Getting these decisions right upfront is worth the cost of a lawyer's time.
Articles vs. By-Laws vs. Resolutions
Founders often confuse three distinct layers of corporate documentation:
| Document | What it does | Where it lives |
|---|---|---|
| Articles of Incorporation | Creates the corporation, defines share structure | Filed with Ontario Business Registry (public) |
| By-Laws | Governs internal operations (meetings, quorum, officer roles) | Minute book (private) |
| Resolutions | Records decisions by directors or shareholders | Minute book (private) |
The articles are the hardest to change; by-laws and resolutions are more flexible.
Frequently asked questions
Can I add a new class of shares after incorporating?
Yes, but it requires articles of amendment and shareholder approval. It's simpler to authorize the classes you anticipate needing from the start, even if you don't issue shares in every class immediately.
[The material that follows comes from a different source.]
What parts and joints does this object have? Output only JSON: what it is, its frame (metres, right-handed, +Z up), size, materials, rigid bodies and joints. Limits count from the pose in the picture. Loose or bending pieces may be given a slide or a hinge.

Does the Ontario government review the share structure for appropriateness?
No. The registrar checks that the articles meet formal requirements (proper name, identifiers, etc.) but does not evaluate whether your share structure is commercially or tax-wise appropriate. That's your lawyers' and accountants' job.
Do articles of incorporation need to be notarized?
No. Ontario electronic filings through the Ontario Business Registry do not require notarization. Filings by a lawyer or authorized service provider follow the registry's authentication system.
What happens if I file incorrect articles?
You can file articles of amendment to correct errors, but this costs time and money. Material errors in the share structure may require shareholder approval to fix.